Task to carry out →
Print out every line, exactly as written.

————————

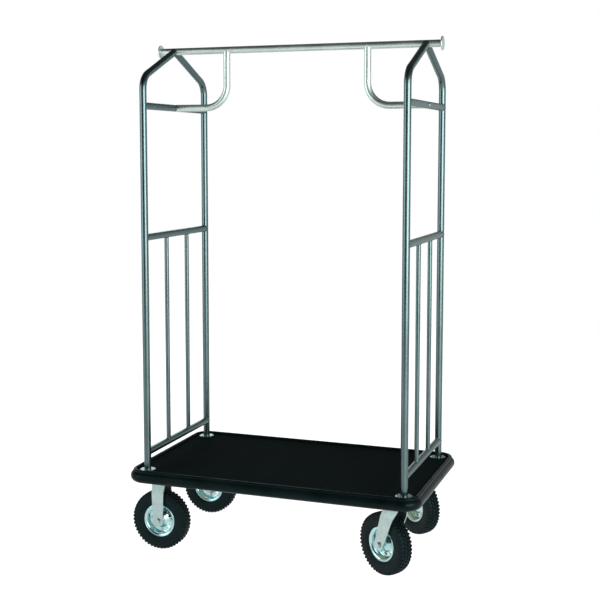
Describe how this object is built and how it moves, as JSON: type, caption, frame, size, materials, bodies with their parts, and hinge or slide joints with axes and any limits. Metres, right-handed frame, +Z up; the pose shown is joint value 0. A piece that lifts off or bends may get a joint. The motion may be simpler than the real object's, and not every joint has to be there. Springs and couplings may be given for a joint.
{
  "type": "hotel luggage cart",
  "caption": "Hotel luggage cart: carpeted deck with a wraparound bumper on pneumatic casters, end frames of bent tube, and a hanging bar on curved braces.",
  "frame": {"origin": "point on the floor under the middle of the deck", "axes": "+Z up; +X along the cart, towards the swivel casters; -Y is the front long side"},
  "size_m": [1.091, 0.6517, 1.8405],
  "materials": {
    "gunmetal_tube": "polished gunmetal plating",
    "stainless_tube": "satin stainless",
    "zinc": "bright zinc plating",
    "plain_steel": "plain bright steel",
    "bumper_vinyl": "soft vinyl, slightly shiny",
    "carpet": "short dense carpet",
    "plywood": "sealed plywood",
    "tyre_rubber": "moulded rubber",
    "tube_rubber": "smooth butyl rubber"
  },
  "bodies": {
    "cart": {"deck_board": "plywood", "deck_carpet": "carpet", "bumper": "bumper_vinyl", "left_front_upright": "gunmetal_tube", "left_back_upright": "gunmetal_tube", "right_front_upright": "gunmetal_tube", "right_back_upright": "gunmetal_tube", "left_low_crossbar": "gunmetal_tube", "left_mid_crossbar": "gunmetal_tube", "left_top_crossbar": "gunmetal_tube", "right_low_crossbar": "gunmetal_tube", "right_mid_crossbar": "gunmetal_tube", "right_top_crossbar": "gunmetal_tube", "rungs": "gunmetal_tube", "hang_bar": "stainless_tube", "bar_caps": "stainless_tube", "left_brace": "stainless_tube", "right_brace": "stainless_tube", "brace_screws": "plain_steel", "upright_flanges": "zinc", "upright_plugs": "plain_steel", "upright_bolts": "zinc", "caster_bolts": "zinc", "caster_nuts": "zinc", "rigid_front_fork": "zinc", "rigid_back_fork": "zinc", "swivel_plates": "zinc", "kingpins": "plain_steel", "rigid_axles": "zinc", "rigid_axle_nuts": "zinc"},
    "swivel_front": {"swivel_front_fork": "zinc", "swivel_front_balls": "plain_steel", "swivel_front_axle": "zinc"},
    "swivel_back": {"swivel_back_fork": "zinc", "swivel_back_balls": "plain_steel", "swivel_back_axle": "zinc"},
    "rigid_front_wheel": {"rigid_front_tyre": "tyre_rubber", "rigid_front_tube": "tube_rubber", "rigid_front_rim_outer": "zinc", "rigid_front_rim_inner": "zinc", "rigid_front_rim_bolts": "plain_steel", "rigid_front_bearings": "plain_steel"},
    "rigid_back_wheel": {"rigid_back_tyre": "tyre_rubber", "rigid_back_tube": "tube_rubber", "rigid_back_rim_outer": "zinc", "rigid_back_rim_inner": "zinc", "rigid_back_rim_bolts": "plain_steel", "rigid_back_bearings": "plain_steel"},
    "swivel_front_wheel": {"swivel_front_tyre": "tyre_rubber", "swivel_front_tube": "tube_rubber", "swivel_front_rim_outer": "zinc", "swivel_front_rim_inner": "zinc", "swivel_front_rim_bolts": "plain_steel", "swivel_front_bearings": "plain_steel"},
    "swivel_back_wheel": {"swivel_back_tyre": "tyre_rubber", "swivel_back_tube": "tube_rubber", "swivel_back_rim_outer": "zinc", "swivel_back_rim_inner": "zinc", "swivel_back_rim_bolts": "plain_steel", "swivel_back_bearings": "plain_steel"}
  },
  "joints": [
    {"name": "swivel_front_turn", "type": "hinge", "parent": "cart", "child": "swivel_front", "pos_m": [0.4425, -0.2185, 0.258], "axis": [0, 0, 1], "continuous": true},
    {"name": "swivel_back_turn", "type": "hinge", "parent": "cart", "child": "swivel_back", "pos_m": [0.4425, 0.2185, 0.258], "axis": [0, 0, 1], "continuous": true},
    {"name": "rigid_front_roll", "type": "hinge", "parent": "cart", "child": "rigid_front_wheel", "pos_m": [-0.4425, -0.2185, 0.1085], "axis": [0, 1, 0], "continuous": true},
    {"name": "rigid_back_roll", "type": "hinge", "parent": "cart", "child": "rigid_back_wheel", "pos_m": [-0.4425, 0.2185, 0.1085], "axis": [0, 1, 0], "continuous": true},
    {"name": "swivel_front_roll", "type": "hinge", "parent": "swivel_front", "child": "swivel_front_wheel", "pos_m": [0.39793, -0.19172, 0.1085], "axis": [0.515, 0.8572, 0], "continuous": true},
    {"name": "swivel_back_roll", "type": "hinge", "parent": "swivel_back", "child": "swivel_back_wheel", "pos_m": [0.40152, 0.25051, 0.1085], "axis": [0.6157, 0.788, 0], "continuous": true}
  ]
}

————————

Task response →
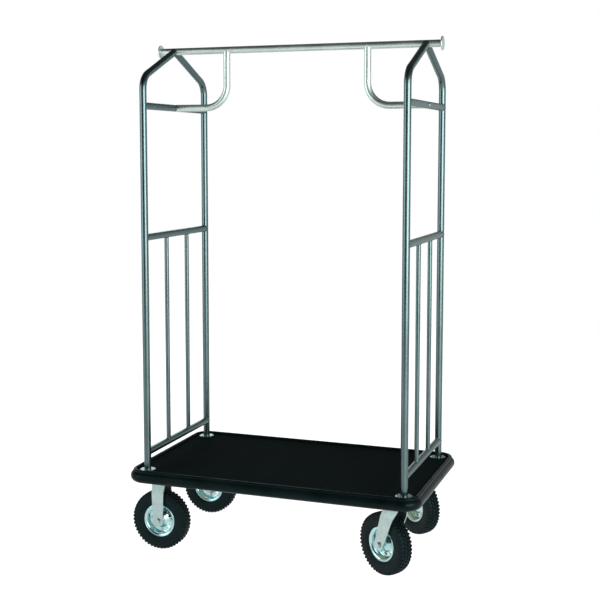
Describe how this object is built and how it moves, as JSON: type, caption, frame, size, materials, bodies with their parts, and hinge or slide joints with axes and any limits. Metres, right-handed frame, +Z up; the pose shown is joint value 0. A piece that lifts off or bends may get a joint. The motion may be simpler than the real object's, and not every joint has to be there. Springs and couplings may be given for a joint.
{
  "type": "hotel luggage cart",
  "caption": "Hotel luggage cart: carpeted deck with a wraparound bumper on pneumatic casters, end frames of bent tube, and a hanging bar on curved braces.",
  "frame": {"origin": "point on the floor under the middle of the deck", "axes": "+Z up; +X along the cart, towards the swivel casters; -Y is the front long side"},
  "size_m": [1.091, 0.6517, 1.8405],
  "materials": {
    "gunmetal_tube": "polished gunmetal plating",
    "stainless_tube": "satin stainless",
    "zinc": "bright zinc plating",
    "plain_steel": "plain bright steel",
    "bumper_vinyl": "soft vinyl, slightly shiny",
    "carpet": "short dense carpet",
    "plywood": "sealed plywood",
    "tyre_rubber": "moulded rubber",
    "tube_rubber": "smooth butyl rubber"
  },
  "bodies": {
    "cart": {"deck_board": "plywood", "deck_carpet": "carpet", "bumper": "bumper_vinyl", "left_front_upright": "gunmetal_tube", "left_back_upright": "gunmetal_tube", "right_front_upright": "gunmetal_tube", "right_back_upright": "gunmetal_tube", "left_low_crossbar": "gunmetal_tube", "left_mid_crossbar": "gunmetal_tube", "left_top_crossbar": "gunmetal_tube", "right_low_crossbar": "gunmetal_tube", "right_mid_crossbar": "gunmetal_tube", "right_top_crossbar": "gunmetal_tube", "rungs": "gunmetal_tube", "hang_bar": "stainless_tube", "bar_caps": "stainless_tube", "left_brace": "stainless_tube", "right_brace": "stainless_tube", "brace_screws": "plain_steel", "upright_flanges": "zinc", "upright_plugs": "plain_steel", "upright_bolts": "zinc", "caster_bolts": "zinc", "caster_nuts": "zinc", "rigid_front_fork": "zinc", "rigid_back_fork": "zinc", "swivel_plates": "zinc", "kingpins": "plain_steel", "rigid_axles": "zinc", "rigid_axle_nuts": "zinc"},
    "swivel_front": {"swivel_front_fork": "zinc", "swivel_front_balls": "plain_steel", "swivel_front_axle": "zinc"},
    "swivel_back": {"swivel_back_fork": "zinc", "swivel_back_balls": "plain_steel", "swivel_back_axle": "zinc"},
    "rigid_front_wheel": {"rigid_front_tyre": "tyre_rubber", "rigid_front_tube": "tube_rubber", "rigid_front_rim_outer": "zinc", "rigid_front_rim_inner": "zinc", "rigid_front_rim_bolts": "plain_steel", "rigid_front_bearings": "plain_steel"},
    "rigid_back_wheel": {"rigid_back_tyre": "tyre_rubber", "rigid_back_tube": "tube_rubber", "rigid_back_rim_outer": "zinc", "rigid_back_rim_inner": "zinc", "rigid_back_rim_bolts": "plain_steel", "rigid_back_bearings": "plain_steel"},
    "swivel_front_wheel": {"swivel_front_tyre": "tyre_rubber", "swivel_front_tube": "tube_rubber", "swivel_front_rim_outer": "zinc", "swivel_front_rim_inner": "zinc", "swivel_front_rim_bolts": "plain_steel", "swivel_front_bearings": "plain_steel"},
    "swivel_back_wheel": {"swivel_back_tyre": "tyre_rubber", "swivel_back_tube": "tube_rubber", "swivel_back_rim_outer": "zinc", "swivel_back_rim_inner": "zinc", "swivel_back_rim_bolts": "plain_steel", "swivel_back_bearings": "plain_steel"}
  },
  "joints": [
    {"name": "swivel_front_turn", "type": "hinge", "parent": "cart", "child": "swivel_front", "pos_m": [0.4425, -0.2185, 0.258], "axis": [0, 0, 1], "continuous": true},
    {"name": "swivel_back_turn", "type": "hinge", "parent": "cart", "child": "swivel_back", "pos_m": [0.4425, 0.2185, 0.258], "axis": [0, 0, 1], "continuous": true},
    {"name": "rigid_front_roll", "type": "hinge", "parent": "cart", "child": "rigid_front_wheel", "pos_m": [-0.4425, -0.2185, 0.1085], "axis": [0, 1, 0], "continuous": true},
    {"name": "rigid_back_roll", "type": "hinge", "parent": "cart", "child": "rigid_back_wheel", "pos_m": [-0.4425, 0.2185, 0.1085], "axis": [0, 1, 0], "continuous": true},
    {"name": "swivel_front_roll", "type": "hinge", "parent": "swivel_front", "child": "swivel_front_wheel", "pos_m": [0.39793, -0.19172, 0.1085], "axis": [0.515, 0.8572, 0], "continuous": true},
    {"name": "swivel_back_roll", "type": "hinge", "parent": "swivel_back", "child": "swivel_back_wheel", "pos_m": [0.40152, 0.25051, 0.1085], "axis": [0.6157, 0.788, 0], "continuous": true}
  ]
}